Warren County factory worker finds himself among America's 'used-to-haves' - By CHARLIE LeDUFF, The New York Times via Gallatin News Examiner, TN
Edwards came on a cold February morning. Checkered tablecloths were put out at Prater's BBQ out on Manchester Highway. Workers were rounded up. Rackley, the president of the Sheet Metal Workers Local 483 and a crew leader in the Carrier plant, was there. James Mears, the recording secretary, wore his union jacket and cap. They had a heart-to-heart with Edwards over bad coffee.
'Mr. Edwards promised he'd try to get NAFTA repealed,' Rackley said afterward as reporters took notes.
Then, the senator left. The reporters left. And, last year, the factory left.
Left behind were thousands of people who once had a piece of the American middle class, including Rackley. The million-square-foot factory squats empty in a green pasture, like an elephant in the death field.

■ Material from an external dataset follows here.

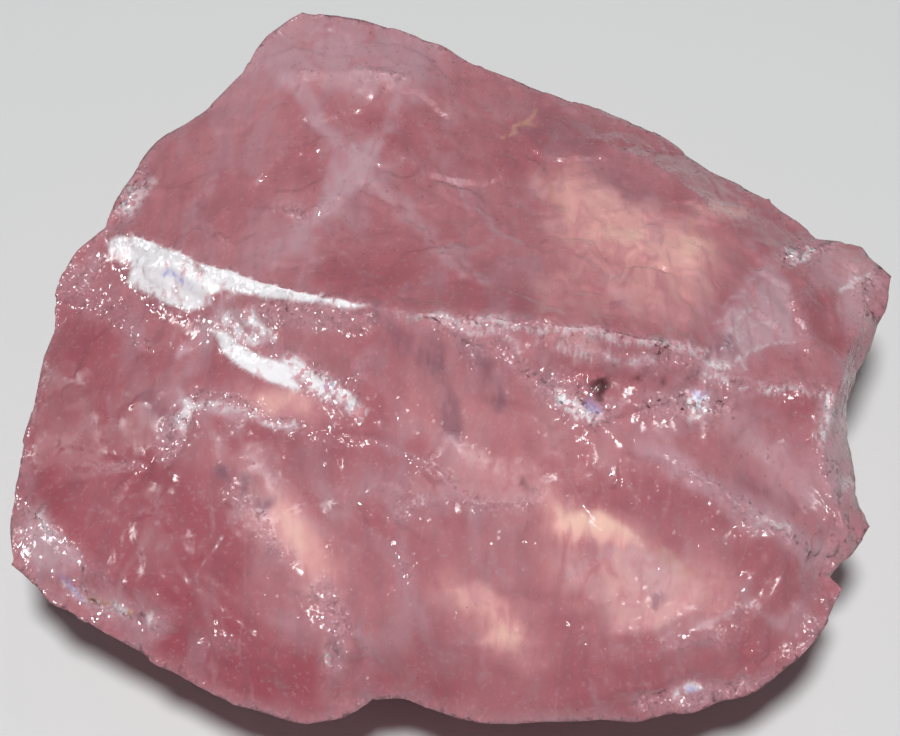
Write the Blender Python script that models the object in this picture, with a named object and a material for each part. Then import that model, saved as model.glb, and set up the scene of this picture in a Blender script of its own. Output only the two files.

'I got to give Edwards some credit,' Rackley said from the porch of his prefabricated home deep in the country across from a corn field. 'At least he showed up.'
Edwards had tapped into a simmering resentment, he said. The Two Americas: The haves and the have-nots. But Edwards did not articulate a third type of America, Rackley said. The one he finds himself part of: "The used-to-haves."